Blitz Latin’s quality testing

More than 4,000 files were used to develop and test Blitz Latin. The result is that all words that occur more than four times in these 4,000 files will be recognised. The only unknown words (excepting proper names) that will be encountered with Blitz Latin will be those with a frequency of fewer than four occurrences across all the range of files listed above. Most less-frequent words will also be translated.

The program has been tested without failure on multiple scans of nearly 1,000 Latin texts downloaded from a prime respository for Latin files in HTML format of uncertain accuracy – The Latin Library. The files contain all the works of such well known Latin authors as St. Augustine, Caesar, Cicero, Livy, Ovid and Vergil, as well as numerous other files, including fragmentary texts by less well known authors. Thus the file set can be regarded as representative of classical Latin, and contains nearly 5 million Latin words in all.

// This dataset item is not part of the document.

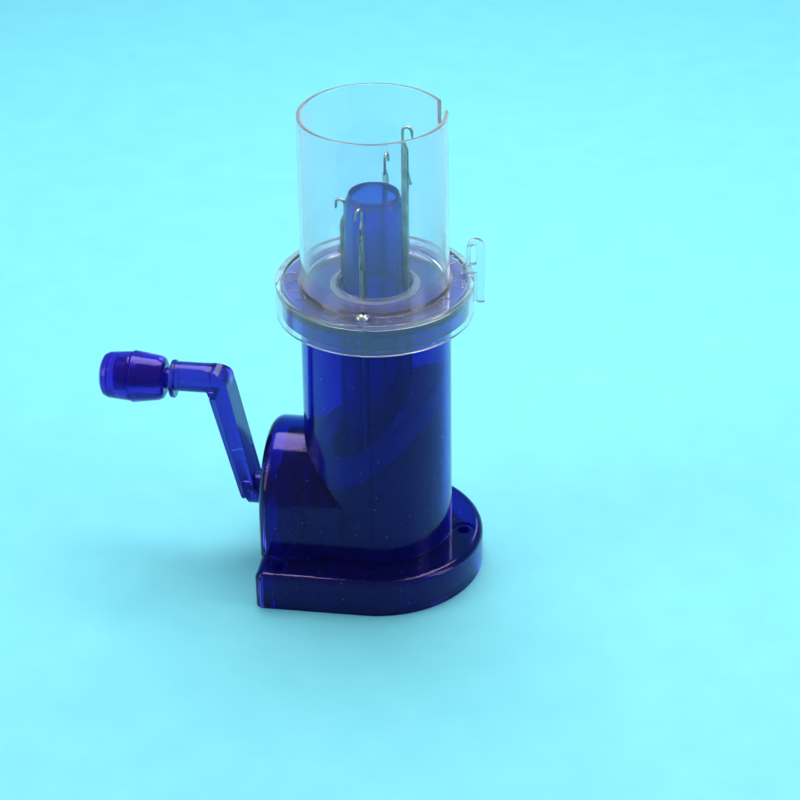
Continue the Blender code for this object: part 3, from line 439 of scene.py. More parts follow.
def plastic(name, deep, light, transmission, rough, bump, ior=1.42, specular=0.3, specks=0.0,
            streak=(1, 1, 1), tint=(1.0, 1.0, 1.0)):
    """Glossy moulded plastic: cloudy colour, uneven gloss, fine scratches and dust specks.

    specks is the noise value where dust starts, or 0 for none.
    """
    material = bpy.data.materials.new(name)
    material.use_nodes = True
    tree = material.node_tree
    shader = tree.nodes["Principled BSDF"]
    shader.inputs["Transmission Weight"].default_value = transmission
    shader.inputs["IOR"].default_value = ior
    shader.inputs["Specular IOR Level"].default_value = specular
    shader.inputs["Specular Tint"].default_value = (*tint, 1.0)
    coords = tree.nodes.new("ShaderNodeTexCoord").outputs["Object"]
    cloud = noise(tree, coords, CLOUD_SCALE, 2.0)
    colour = mixed(tree, spread(tree, cloud, 0.0, 1.0), deep, light)
    smear = noise(tree, coords, SMEAR_SCALE, 4.0, streak)
    roughness = spread(tree, smear, rough[0], rough[1])
    if specks:
        dust = noise(tree, coords, DUST_SCALE, 1.0)
        speck = spread(tree, dust, 0.0, 1.0, specks, specks + DUST_EDGE)
        colour = mixed(tree, speck, colour, DUST_COLOUR)
        grime = node(tree, "ShaderNodeMath", Operation="MAXIMUM")
        tree.links.new(roughness, grime.inputs[0])
        tree.links.new(spread(tree, speck, 0.0, DUST_ROUGHNESS, 0.0, 1.0), grime.inputs[1])
        roughness = grime.outputs[0]
    tree.links.new(colour, shader.inputs["Base Color"])
    tree.links.new(roughness, shader.inputs["Roughness"])
    waves = noise(tree, coords, WAVE_SCALE, 2.0)
    scratch = noise(tree, coords, SCRATCH_SCALE, 3.0, streak)
    low_bump = node(tree, "ShaderNodeBump", Strength=bump, Distance=0.0006)
    tree.links.new(waves, low_bump.inputs["Height"])
    fine_bump = node(tree, "ShaderNodeBump", Strength=bump * 0.6, Distance=0.0001)
    tree.links.new(scratch, fine_bump.inputs["Height"])
    tree.links.new(low_bump.outputs["Normal"], fine_bump.inputs["Normal"])
    tree.links.new(fine_bump.outputs["Normal"], shader.inputs["Normal"])
    return material


def metal(name, bright, dull, rough, streak, bump=0.15):
    """Worn steel: drawn streaks, stains and small scratches."""
    material = bpy.data.materials.new(name)
    material.use_nodes = True
    tree = material.node_tree
    shader = tree.nodes["Principled BSDF"]
    shader.inputs["Metallic"].default_value = 1.0
    coords = tree.nodes.new("ShaderNodeTexCoord").outputs["Object"]
    stain = noise(tree, coords, STAIN_SCALE, 5.0)
    tree.links.new(mixed(tree, spread(tree, stain, 0.0, 1.0), bright, dull),
                   shader.inputs["Base Color"])
    drawn = noise(tree, coords, DRAWN_SCALE, 3.0, streak)
    tree.links.new(spread(tree, drawn, rough[0], rough[1]), shader.inputs["Roughness"])
    ridges = node(tree, "ShaderNodeBump", Strength=bump, Distance=0.00008)
    tree.links.new(drawn, ridges.inputs["Height"])
    tree.links.new(ridges.outputs["Normal"], shader.inputs["Normal"])
    return material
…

Other test documents included:
  • 0.5 million words from 180 medieval and modern Latin texts at the <> site.
  • 1.7 million legal words from Justinian’s Digest/Codex and from Theodosius’ Codex
  • 600,000 words from the Vulgate Latin bible, and all the most common words incorporated.
  • 7.8 million words from medieval documents (mostly from ‘Augsburg’, see ‘useful Web addresses’) have been translated and all the most common words incorporated.
  • 1 million Latin words describing the medieval theory of music (‘TMT project’) have been processed, as well as 600,000 Latin words from Bracton’s medieval Law.
  • 7.3 million words from the P.H.I. CD ROM No. 5.3 (many overlapping with the Latin files described above), courtesy of the Packard Humanities Institute, USA. These include all known Latin texts, including fragments but excluding inscriptions, up to about 200 AD, and many subsequent texts.
  • 1.0 million words from neo-Latin texts on Mathematics (courtesy of Ian Bruce, Australia).
  • 11.5 million words from the Vatican’s Acta Apostolicae Sedis files (AD 1909-2002, after bulk removal of non-Latin content).